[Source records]
--------------------
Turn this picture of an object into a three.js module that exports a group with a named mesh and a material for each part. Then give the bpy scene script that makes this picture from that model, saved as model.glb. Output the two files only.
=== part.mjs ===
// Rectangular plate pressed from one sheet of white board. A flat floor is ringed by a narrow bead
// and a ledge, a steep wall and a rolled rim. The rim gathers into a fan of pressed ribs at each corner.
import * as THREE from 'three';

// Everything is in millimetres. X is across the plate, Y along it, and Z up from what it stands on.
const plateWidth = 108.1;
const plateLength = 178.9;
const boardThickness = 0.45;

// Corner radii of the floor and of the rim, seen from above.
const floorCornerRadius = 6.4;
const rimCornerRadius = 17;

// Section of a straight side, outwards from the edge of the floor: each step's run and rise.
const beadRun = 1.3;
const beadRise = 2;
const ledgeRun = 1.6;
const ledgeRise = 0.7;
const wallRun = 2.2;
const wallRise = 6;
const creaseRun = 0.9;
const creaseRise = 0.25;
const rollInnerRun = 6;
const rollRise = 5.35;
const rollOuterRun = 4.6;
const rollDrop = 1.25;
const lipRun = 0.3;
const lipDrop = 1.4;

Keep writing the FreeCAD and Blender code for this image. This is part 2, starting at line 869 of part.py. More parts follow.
--------------------
_Given task_
All of the data needs to be reproduced exactly, with no line missing.

_Completed exercise_
Turn this picture of an object into a three.js module that exports a group with a named mesh and a material for each part. Then give the bpy scene script that makes this picture from that model, saved as model.glb. Output the two files only.
=== part.mjs ===
// Rectangular plate pressed from one sheet of white board. A flat floor is ringed by a narrow bead
// and a ledge, a steep wall and a rolled rim. The rim gathers into a fan of pressed ribs at each corner.
import * as THREE from 'three';

// Everything is in millimetres. X is across the plate, Y along it, and Z up from what it stands on.
const plateWidth = 108.1;
const plateLength = 178.9;
const boardThickness = 0.45;

// Corner radii of the floor and of the rim, seen from above.
const floorCornerRadius = 6.4;
const rimCornerRadius = 17;

// Section of a straight side, outwards from the edge of the floor: each step's run and rise.
const beadRun = 1.3;
const beadRise = 2;
const ledgeRun = 1.6;
const ledgeRise = 0.7;
const wallRun = 2.2;
const wallRise = 6;
const creaseRun = 0.9;
const creaseRise = 0.25;
const rollInnerRun = 6;
const rollRise = 5.35;
const rollOuterRun = 4.6;
const rollDrop = 1.25;
const lipRun = 0.3;
const lipDrop = 1.4;

Keep writing the FreeCAD and Blender code for this image. This is part 2, starting at line 869 of part.py. More parts follow.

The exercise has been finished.